The book quickly went out of print and in recent years, copies were selling for several hundred dollars each. This year, the Council for Yukon First Nations decided to reprint this work more or less in its original form. As such, it retains the language and views of the time, and reflects the generosity of the individuals who shared their memories with Cruikshank and Robb.

There are some minor changes though, that make this edition an improvement over the original publication. Most noticeable is that the quality of the photographs has been greatly improved. They are sharper and the range of contrast enhanced. Murky images from the original volume, where much of the detail was hidden by heavy contrast, are now easy to discern.

Names have been added to the images contained in the last chapter; something that was not done in the original edition. Where details of the faces were cropped on the original cover, on this one, they are framed to reveal the entire faces of the individuals, a subtle change that makes it more appealing without changing dramatically the form from the original edition.
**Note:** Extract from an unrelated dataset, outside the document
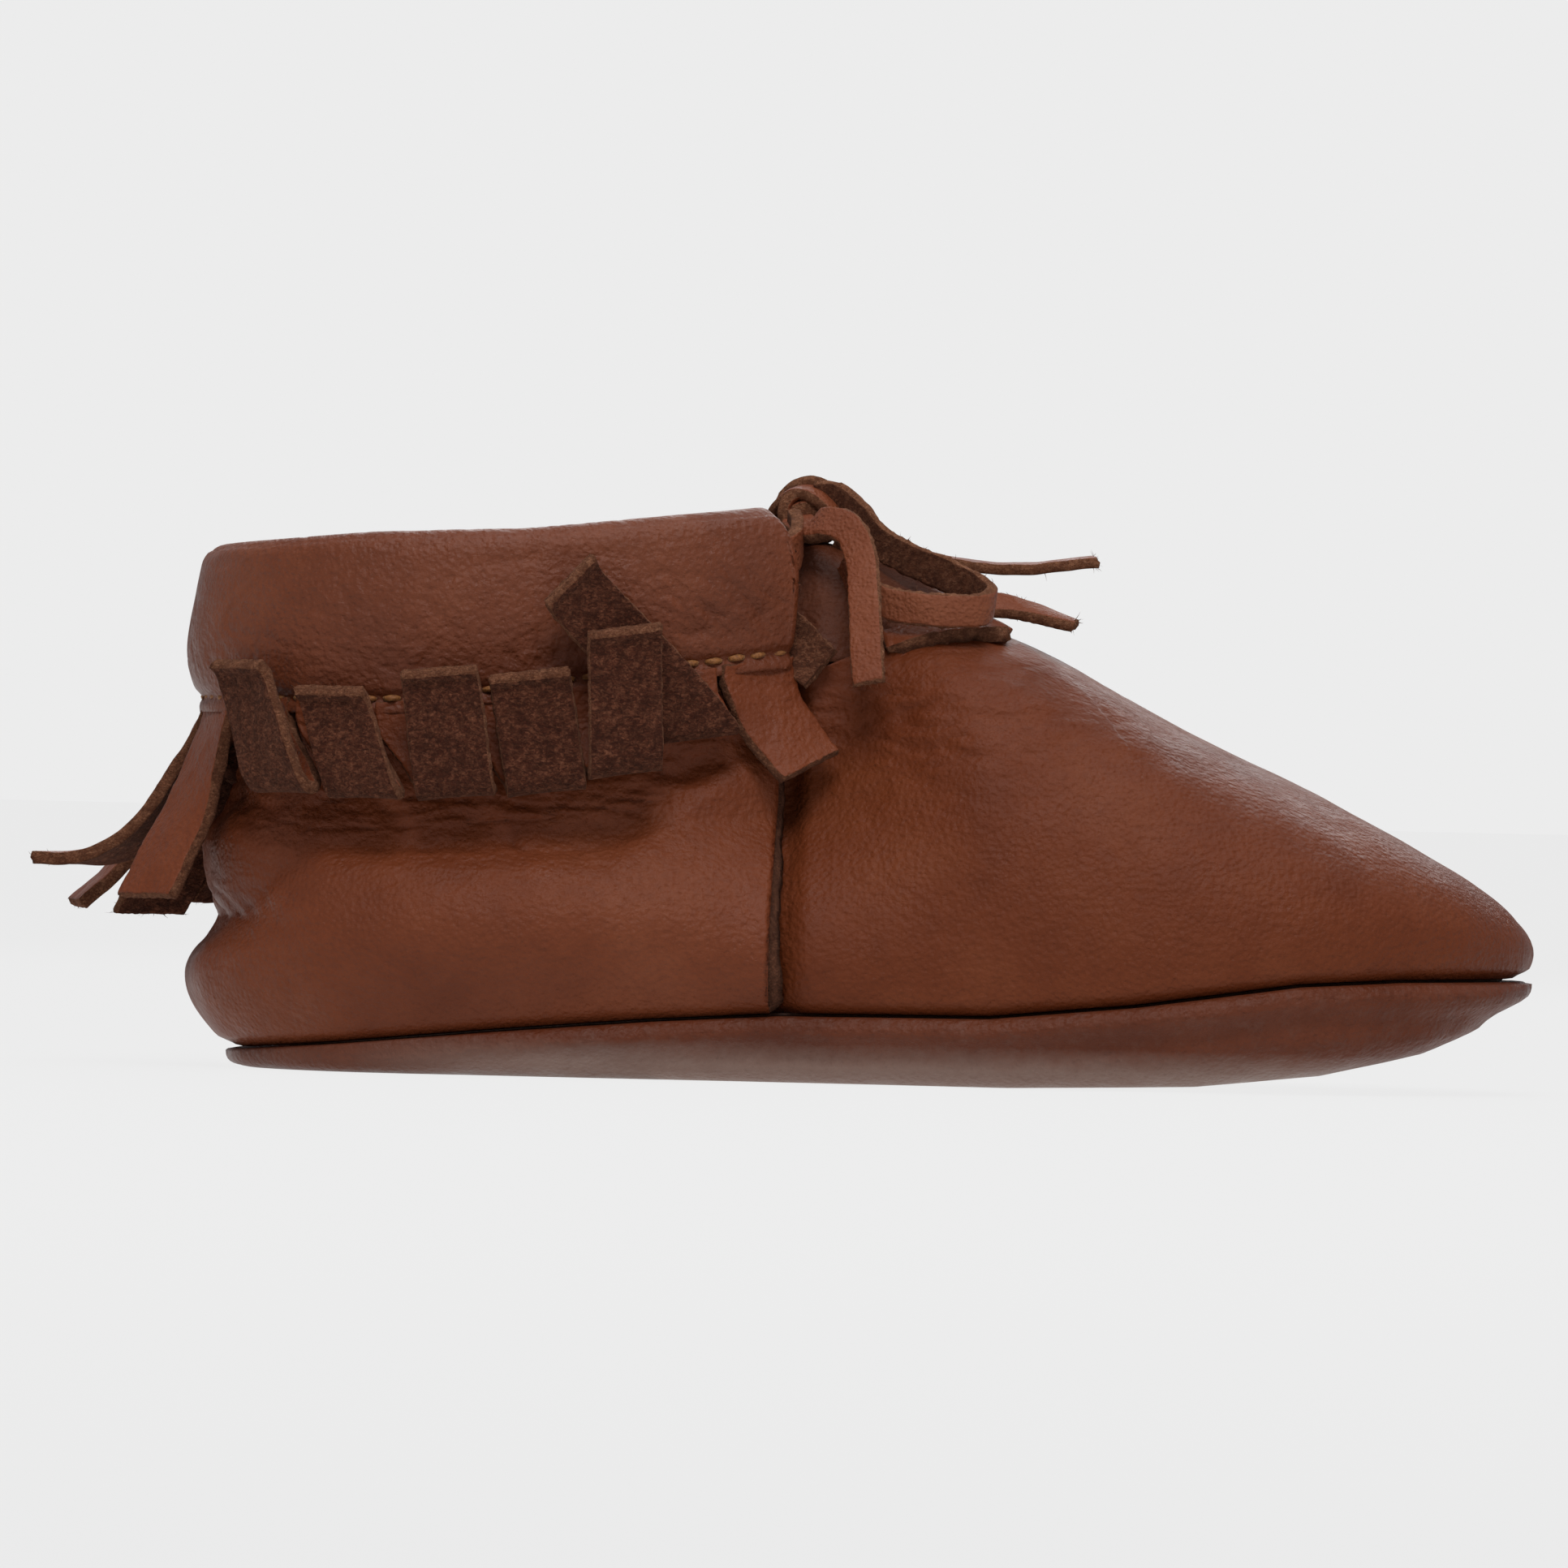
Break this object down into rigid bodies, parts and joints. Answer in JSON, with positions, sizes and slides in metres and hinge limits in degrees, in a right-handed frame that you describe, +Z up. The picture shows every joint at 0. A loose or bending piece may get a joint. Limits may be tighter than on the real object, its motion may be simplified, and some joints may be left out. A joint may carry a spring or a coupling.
{
  "type": "moccasin",
  "caption": "Soft-soled leather moccasin for a baby, with a fringed cuff and a leather lace tied in a bow.",
  "frame": {"origin": "on the flat underside of the sole, on the shoe's middle line, about halfway along", "axes": "+X to the toe, +Z up, the near side in the picture is -Y"},
  "size_m": [0.1406, 0.0577, 0.0584],
  "materials": {
    "grain_leather": "semi-gloss full grain, tan",
    "sole_leather": "matt, soft",
    "fringe_leather": "grain one side, suede the other, raw edges",
    "lace_leather": "grain one side, raw edges",
    "thread": "ochre waxed thread",
    "lining": "undyed thin leather",
    "foam": "felted foam"
  },
  "bodies": {
    "shoe": {"outsole": "sole_leather", "insole_pad": "foam", "sock_liner": "lining", "sole_seam_thread": "thread", "heel_quarter": "grain_leather", "vamp": "grain_leather", "tongue": "grain_leather", "front_flap": "fringe_leather", "quarter_seam_thread_near": "thread", "quarter_seam_thread_far": "thread", "cuff_casing": "grain_leather", "cuff_stitching": "thread", "cuff_lace": "lace_leather", "bow_knot": "lace_leather"},
    "fringe_strip_01": {"fringe_strip_01": "fringe_leather"},
    "fringe_strip_02": {"fringe_strip_02": "fringe_leather"},
    "fringe_strip_03": {"fringe_strip_03": "fringe_leather"},
    "fringe_strip_04": {"fringe_strip_04": "fringe_leather"},
    "fringe_strip_05": {"fringe_strip_05": "fringe_leather"},
    "fringe_strip_06": {"fringe_strip_06": "fringe_leather"},
    "fringe_strip_07": {"fringe_strip_07": "fringe_leather"},
    "fringe_strip_08": {"fringe_strip_08": "fringe_leather"},
    "fringe_strip_09": {"fringe_strip_09": "fringe_leather"},
    "fringe_strip_10": {"fringe_strip_10": "fringe_leather"},
    "fringe_strip_11": {"fringe_strip_11": "fringe_leather"},
    "fringe_strip_12": {"fringe_strip_12": "fringe_leather"},
    "fringe_strip_13": {"fringe_strip_13": "fringe_leather"},
    "fringe_strip_14": {"fringe_strip_14": "fringe_leather"},
    "fringe_strip_15": {"fringe_strip_15": "fringe_leather"},
    "fringe_strip_16": {"fringe_strip_16": "fringe_leather"},
    "fringe_strip_17": {"fringe_strip_17": "fringe_leather"},
    "bow_loop_near": {"bow_loop_near": "lace_leather"},
    "bow_loop_far": {"bow_loop_far": "lace_leather"},
    "lace_tail_near": {"lace_tail_near": "lace_leather"},
    "lace_tail_far": {"lace_tail_far": "lace_leather"},
    "front_flap_strip": {"front_flap_strip": "fringe_leather"}
  },
  "joints": [
    {"name": "fringe_strip_01_hinge", "type": "hinge", "parent": "shoe", "child": "fringe_strip_01", "pos_m": [-0.01048, -0.01758, 0.03848], "axis": [-0.8273, -0.546, -0.132], "range_deg": [0, 30], "stiffness_Nm_per_rad": 0.0001},
    {"name": "fringe_strip_02_hinge", "type": "hinge", "parent": "shoe", "child": "fringe_strip_02", "pos_m": [-0.01827, -0.02073, 0.03722], "axis": [-0.9566, -0.2513, -0.1474], "range_deg": [0, 12], "stiffness_Nm_per_rad": 0.0001},
    {"name": "fringe_strip_03_hinge", "type": "hinge", "parent": "shoe", "child": "fringe_strip_03", "pos_m": [-0.02657, -0.02226, 0.03595], "axis": [-0.9827, -0.1099, -0.1488], "range_deg": [0, 4], "stiffness_Nm_per_rad": 0.0001},
    {"name": "fringe_strip_04_hinge", "type": "hinge", "parent": "shoe", "child": "fringe_strip_04", "pos_m": [-0.03499, -0.0228, 0.03485], "axis": [-0.9916, -0.0152, -0.1287], "range_deg": [0, 12], "stiffness_Nm_per_rad": 0.0001},
    {"name": "fringe_strip_05_hinge", "type": "hinge", "parent": "shoe", "child": "fringe_strip_05", "pos_m": [-0.04341, -0.02231, 0.03404], "axis": [-0.9859, 0.1372, -0.0961], "range_deg": [0, 12], "stiffness_Nm_per_rad": 0.0001},
    {"name": "fringe_strip_06_hinge", "type": "hinge", "parent": "shoe", "child": "fringe_strip_06", "pos_m": [-0.05156, -0.0202, 0.034], "axis": [-0.9156, 0.402, -0.0046], "range_deg": [0, 12], "stiffness_Nm_per_rad": 0.0001},
    {"name": "fringe_strip_07_hinge", "type": "hinge", "parent": "shoe", "child": "fringe_strip_07", "pos_m": [-0.05845, -0.01541, 0.03397], "axis": [-0.704, 0.7102, -0.0036], "range_deg": [0, 12], "stiffness_Nm_per_rad": 0.0001},
    {"name": "fringe_strip_08_hinge", "type": "hinge", "parent": "shoe", "child": "fringe_strip_08", "pos_m": [-0.06278, -0.00828, 0.03396], "axis": [-0.2641, 0.9645, -0.0015], "range_deg": [0, 60], "stiffness_Nm_per_rad": 0.0001},
    {"name": "fringe_strip_09_hinge", "type": "hinge", "parent": "shoe", "child": "fringe_strip_09", "pos_m": [-0.0644, 0, 0.03396], "axis": [0, 1, 0], "range_deg": [0, 60], "stiffness_Nm_per_rad": 0.0001},
    {"name": "fringe_strip_10_hinge", "type": "hinge", "parent": "shoe", "child": "fringe_strip_10", "pos_m": [-0.06278, 0.00828, 0.03396], "axis": [0.2641, 0.9645, 0.0015], "range_deg": [0, 60], "stiffness_Nm_per_rad": 0.0001},
    {"name": "fringe_strip_11_hinge", "type": "hinge", "parent": "shoe", "child": "fringe_strip_11", "pos_m": [-0.05845, 0.01541, 0.03397], "axis": [0.704, 0.7102, 0.0036], "range_deg": [0, 60], "stiffness_Nm_per_rad": 0.0001},
    {"name": "fringe_strip_12_hinge", "type": "hinge", "parent": "shoe", "child": "fringe_strip_12", "pos_m": [-0.05156, 0.0202, 0.034], "axis": [0.9156, 0.402, 0.0046], "range_deg": [0, 60], "stiffness_Nm_per_rad": 0.0001},
    {"name": "fringe_strip_13_hinge", "type": "hinge", "parent": "shoe", "child": "fringe_strip_13", "pos_m": [-0.04341, 0.02231, 0.03404], "axis": [0.9859, 0.1372, 0.0961], "range_deg": [0, 60], "stiffness_Nm_per_rad": 0.0001},
    {"name": "fringe_strip_14_hinge", "type": "hinge", "parent": "shoe", "child": "fringe_strip_14", "pos_m": [-0.03499, 0.0228, 0.03485], "axis": [0.9916, -0.0152, 0.1287], "range_deg": [0, 60], "stiffness_Nm_per_rad": 0.0001},
    {"name": "fringe_strip_15_hinge", "type": "hinge", "parent": "shoe", "child": "fringe_strip_15", "pos_m": [-0.02657, 0.02226, 0.03595], "axis": [0.9827, -0.1099, 0.1488], "range_deg": [0, 60], "stiffness_Nm_per_rad": 0.0001},
    {"name": "fringe_strip_16_hinge", "type": "hinge", "parent": "shoe", "child": "fringe_strip_16", "pos_m": [-0.01827, 0.02073, 0.03722], "axis": [0.9566, -0.2513, 0.1474], "range_deg": [0, 60], "stiffness_Nm_per_rad": 0.0001},
    {"name": "fringe_strip_17_hinge", "type": "hinge", "parent": "shoe", "child": "fringe_strip_17", "pos_m": [-0.01048, 0.01758, 0.03848], "axis": [0.8273, -0.546, 0.132], "range_deg": [0, 60], "stiffness_Nm_per_rad": 0.0001},
    {"name": "bow_loop_near_hinge", "type": "hinge", "parent": "shoe", "child": "bow_loop_near", "pos_m": [-0.0004, -0.0048, 0.0556], "axis": [0, -1, 0], "range_deg": [0, 30], "stiffness_Nm_per_rad": 0.0001},
    {"name": "bow_loop_far_hinge", "type": "hinge", "parent": "shoe", "child": "bow_loop_far", "pos_m": [-0.0004, 0.0048, 0.0556], "axis": [0, -1, 0], "range_deg": [0, 30], "stiffness_Nm_per_rad": 0.0001},
    {"name": "lace_tail_near_hinge", "type": "hinge", "parent": "shoe", "child": "lace_tail_near", "pos_m": [-0.0029, -0.0058, 0.055], "axis": [-1, 0, 0], "range_deg": [0, 30], "stiffness_Nm_per_rad": 0.0001},
    {"name": "lace_tail_far_hinge", "type": "hinge", "parent": "shoe", "child": "lace_tail_far", "pos_m": [0.0006, 0, 0.0524], "axis": [0, -1, 0], "range_deg": [0, 40], "stiffness_Nm_per_rad": 0.0001},
    {"name": "front_flap_strip_hinge", "type": "hinge", "parent": "shoe", "child": "front_flap_strip", "pos_m": [0.0134, -0.0016, 0.0474], "axis": [0, -1, 0], "range_deg": [0, 25], "stiffness_Nm_per_rad": 0.0001}
  ]
}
There are three maps in the first chapter of the book. All quotations are footnoted, and there is a short bibliography on the last page.

This book reveals native life from an intimate, personal perspective. The introductory text for each chapter sets the stage for what follows within, and the captions supply details about the content of each photograph as provided by the numerous contributors to Cruikshank and Robb. “Their Own Yukon” put an intimate human face on First Nations people and started to fill in the long-overlooked chapter of Yukon history that continues to this day.

For anybody interested in Yukon First Nation history, this is an essential addition to your library. It was an excellent book when it first came out forty years ago, and is even better in the reprint edition.